Egress filtering (BCP38)

  • Action: Prevent packets with spoofed source IPs from leaving your network.

  • How:

    • Edge Routers: Implement ACLs on all external interfaces that only permit traffic out if the source IP belongs to your allocated range.

    • Example (Cisco): ip access-list extended INTERNET-OUT; permit ip [YOUR-PREFIX] any; deny ip any any log

    • Infrastructure: Enable Unicast Reverse Path Forwarding (uRPF) in strict mode on all border routers. This checks if the source IP of a packet is reachable via the interface it arrived on, dropping spoofed packets.

Granular filtering

  • Action: Move from allowing all ICMP (protocol icmp) to permitting only specific, necessary ICMP types and codes.

  • How:

    • Internet Edge: Inbound rules should typically only allow ICMP Echo Reply, Destination Unreachable, Time Exceeded, and Parameter Problem messages from the internet to your infrastructure. Block ICMP Echo Request (ping) from the internet.

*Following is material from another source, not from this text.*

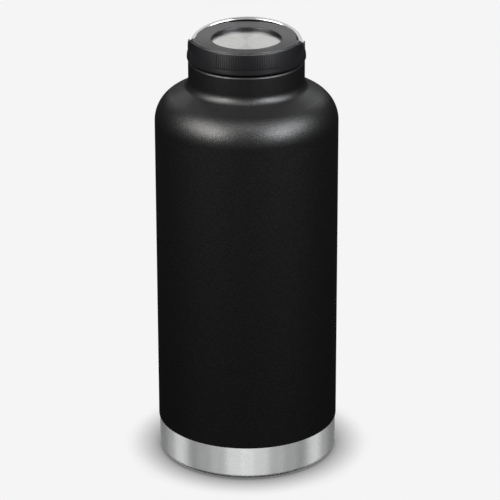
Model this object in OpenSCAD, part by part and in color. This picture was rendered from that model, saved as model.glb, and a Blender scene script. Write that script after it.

    • Internal Networks: Be more permissive internally but still avoid any any. Allow Echo Request/Reply and messages critical for PMTUD (Packet Too Big for IPv6 is crucial).

    • Example ACL:

      • permit icmp any any echo-reply

      • permit icmp any any parameter-problem

      • permit icmp any any time-exceeded

      • permit icmp any any unreachable

      • deny icmp any any (implicit, but explicit for logging)

Deep Packet Inspection (DPI)

  • Action: Analyze ICMP packet payloads to detect anomalies indicative of tunneling or C2 traffic.

  • How:

    • IPS/IDS Systems: Enable and tune signatures designed to detect ICMP tunneling. These signatures look for:

      • Payload Size: Ping packets with consistently large or fixed-sized data payloads (unlike normal pings).

      • Payload Content: Non-random, structured, or encrypted-looking data within the ICMP data field.

      • Frequency & Pattern: Regular, beacon-like ICMP requests at fixed intervals from the same internal host.

    • Network Traffic Analysis (NTA) Tools: Use tools like Zeek, Suricata, or commercial solutions to baseline normal ICMP traffic and alert on deviations in volume, size, or timing.

    • Data Loss Prevention (DLP): Integrate DLP with network monitoring to scan ICMP payloads for specific data patterns being exfiltrated.